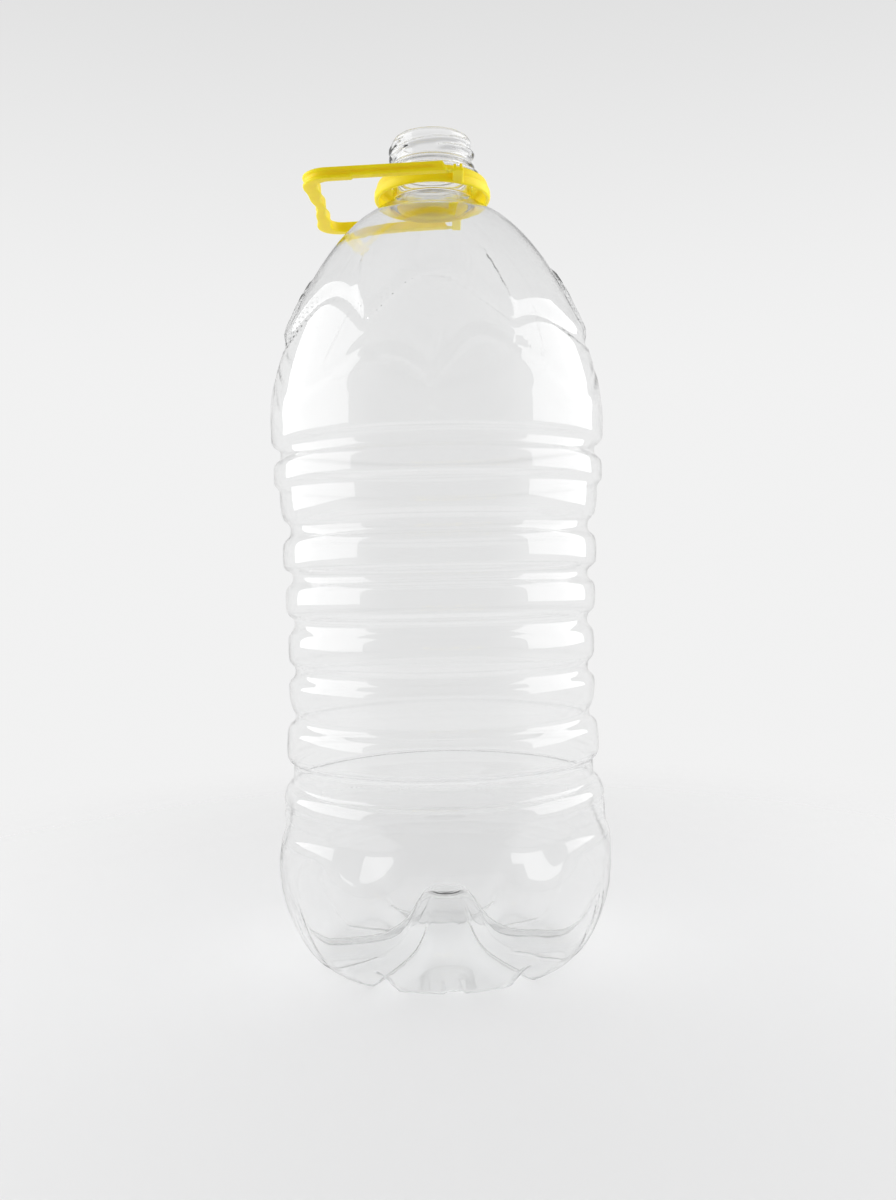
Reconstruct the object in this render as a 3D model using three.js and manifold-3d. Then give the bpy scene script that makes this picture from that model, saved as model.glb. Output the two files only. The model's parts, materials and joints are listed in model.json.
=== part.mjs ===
// A clear five-litre water bottle with a push-fit carry handle.
// Lengths are in millimetres and +Z is up. The origin is the centre of the plane that the bottle
// stands on, and the handle's bail points towards -X.
import * as THREE from 'three';
import { mergeVertices } from 'three/addons/utils/BufferGeometryUtils.js';
import Module from 'manifold-3d';

const wasm = await Module();
wasm.setup();

// ---- Driving dimensions: bottle ----
const SEGMENTS = 36;
const PETALS = 6; // feet of the base
const PETAL_PHASE = THREE.MathUtils.degToRad(-87); // the middle of one foot, nearly towards -Y
const PANELS = 7; // arched panels of the shoulder
const PANEL_PHASE = THREE.MathUtils.degToRad(-87.5); // the middle of one panel

const BODY_RADIUS = 75;
const BODY_WALL = 0.4;
const BASE_WALL = 1.2; // around the gate, where the plastic is hardly stretched
const NECK_ROOT_WALL = 1.8; // under the neck, where it is hardly stretched either

const FOOT_INNER = 47.5; // the flat sole of each foot lies between these two radii
const FOOT_OUTER = 54;
const PUSH_UP_HEIGHT = 25.5;
const CROWN_RADIUS = 6; // the push-up is level to here
const PUSH_UP_FALL = 10.4; // and this much further out it has fallen to half its height
const HEEL_HEIGHT = 41;
const HEEL_POWER = 1.7; // 2 would be an ellipse
const FLUTE_DEPTH = 10; // at the sole
const FLUTE_HALF_ANGLE = THREE.MathUtils.degToRad(9.5);
const FLUTE_TOP = 34; // the height at which the flutes have died out

const SHOULDER_BOTTOM = 236;
const SHOULDER_APEX = 344.2;
const SHOULDER_RADIUS = 75.4;
const SHOULDER_RISE_POWER = 5 / 3; // the dome is a superellipse with these two powers
const SHOULDER_CURVE_POWER = 0.52;

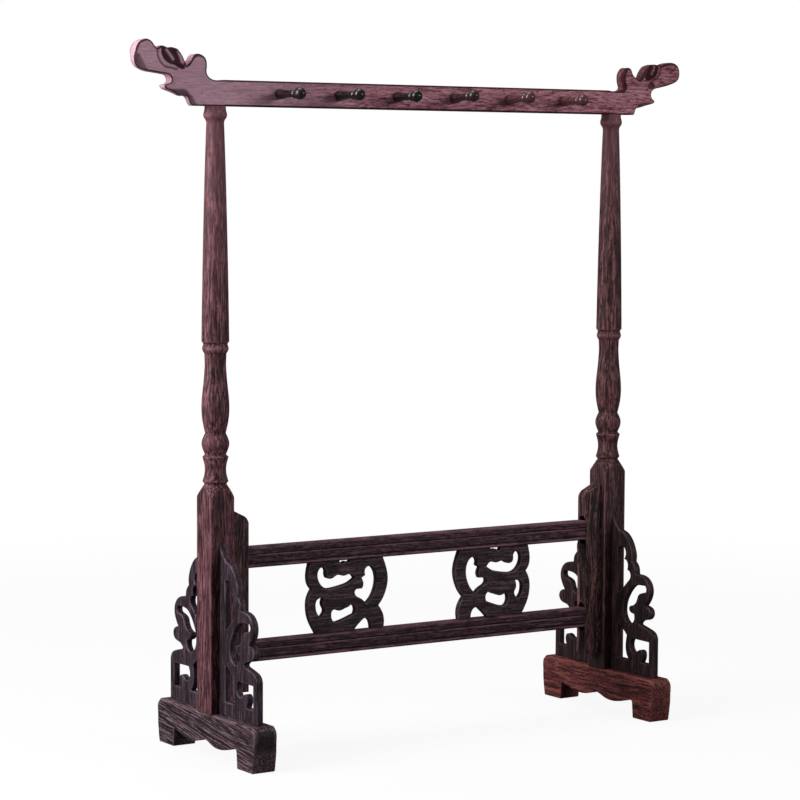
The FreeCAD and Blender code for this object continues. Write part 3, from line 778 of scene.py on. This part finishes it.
# %% [markdown]
# ## Turned posts
# A post is turned on a lathe, but its lower third stays square. That is a rule, so Geometry Nodes make it: each
# row of a grid takes its radius and height from one point of the drawn profile and wraps round the axis, and the
# square part only limits the radius to what the square blank allows. Where the turned cone of the shoulder meets
# the blank's flat sides, the pointed arches appear by themselves.

# %% The lathe
def geometry_graph(name, inputs, output):
    """A new Geometry Nodes tree that has only its sockets yet."""
    tree = bpy.data.node_groups.new(name, "GeometryNodeTree")
    for label, kind in inputs:
        tree.interface.new_socket(name=label, in_out="INPUT", socket_type="NodeSocket" + kind)
    tree.interface.new_socket(name=output, in_out="OUTPUT", socket_type="NodeSocketGeometry")
    return Graph(tree)


def lathe_tree():
    graph = geometry_graph("turned_on_a_lathe", (("Profile", "Geometry"), ("Sides", "Int"),
                                                 ("Blank half width", "Float"), ("Square below", "Float"),
                                                 ("Material", "Material")), "Piece")
    profile = graph.node("NodeGroupInput")
    sides = profile.other("Sides")
    rows = graph.node("GeometryNodeAttributeDomainSize", {"component": "MESH"}, [profile], output="Point Count")
    around = sides + 1
    grid = graph.node("GeometryNodeMeshGrid", {}, {"Vertices X": rows, "Vertices Y": around})
    index = graph.node("GeometryNodeInputIndex")
    row = (index / around).floor()
    angle = (index - row * around) / sides * math.tau

    def sampled(value, data_type):
        return graph.node("GeometryNodeSampleIndex", {"data_type": data_type, "domain": "POINT"},
                          {"Geometry": profile, "Value": value, "Index": row})

    spot = sampled(graph.node("GeometryNodeInputPosition"), "FLOAT_VECTOR")
    radius = graph.node("ShaderNodeSeparateXYZ", {}, [spot])
    height = radius.other("Z")
    across = angle.math("COSINE", angle)
    deep = angle.math("SINE", angle)
    blank = profile.other("Blank half width") / across.size().most(deep.size())
    turned = height.math("GREATER_THAN", height, profile.other("Square below"))
    limited = radius.least(blank + turned)
    place = graph.node("ShaderNodeCombineXYZ", {}, [limited * across, limited * deep, height])
    shaped = graph.node("GeometryNodeSetPosition", {}, {"Geometry": grid, "Position": place})
    # Crests and the blank's corners are painted pale: partly rubbed finish, partly painted highlight.
    drawn = graph.node("GeometryNodeInputNamedAttribute", {"data_type": "FLOAT"}, {"Name": "arris"})
    pale_mark = sampled(drawn, "FLOAT") * height.math("LESS_THAN", radius, blank + turned)
    shaped = graph.node("GeometryNodeStoreNamedAttribute", {"data_type": "FLOAT", "domain": "POINT"},
                        {"Geometry": shaped, "Name": "arris", "Value": pale_mark})
    closed = graph.node("GeometryNodeMergeByDistance", {}, {"Geometry": shaped, "Distance": 1e-6})
    closed = graph.node("GeometryNodeSetShadeSmooth", {}, {"Geometry": closed})
    closed = graph.node("GeometryNodeRealizeInstances", {}, [closed])
    closed = graph.node("GeometryNodeSetMaterial", {},
                        {"Geometry": closed, "Material": profile.other("Material")})
    graph.node("NodeGroupOutput", {}, [closed])
    return graph.tree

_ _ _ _

Print exactly the lines from the line with "The FreeCAD and" to the line with "angle = (index", both included, and nothing else.

**The response**
The FreeCAD and Blender code for this object continues. Write part 3, from line 778 of scene.py on. This part finishes it.
# %% [markdown]
# ## Turned posts
# A post is turned on a lathe, but its lower third stays square. That is a rule, so Geometry Nodes make it: each
# row of a grid takes its radius and height from one point of the drawn profile and wraps round the axis, and the
# square part only limits the radius to what the square blank allows. Where the turned cone of the shoulder meets
# the blank's flat sides, the pointed arches appear by themselves.

# %% The lathe
def geometry_graph(name, inputs, output):
    """A new Geometry Nodes tree that has only its sockets yet."""
    tree = bpy.data.node_groups.new(name, "GeometryNodeTree")
    for label, kind in inputs:
        tree.interface.new_socket(name=label, in_out="INPUT", socket_type="NodeSocket" + kind)
    tree.interface.new_socket(name=output, in_out="OUTPUT", socket_type="NodeSocketGeometry")
    return Graph(tree)


def lathe_tree():
    graph = geometry_graph("turned_on_a_lathe", (("Profile", "Geometry"), ("Sides", "Int"),
                                                 ("Blank half width", "Float"), ("Square below", "Float"),
                                                 ("Material", "Material")), "Piece")
    profile = graph.node("NodeGroupInput")
    sides = profile.other("Sides")
    rows = graph.node("GeometryNodeAttributeDomainSize", {"component": "MESH"}, [profile], output="Point Count")
    around = sides + 1
    grid = graph.node("GeometryNodeMeshGrid", {}, {"Vertices X": rows, "Vertices Y": around})
    index = graph.node("GeometryNodeInputIndex")
    row = (index / around).floor()
    angle = (index - row * around) / sides * math.tau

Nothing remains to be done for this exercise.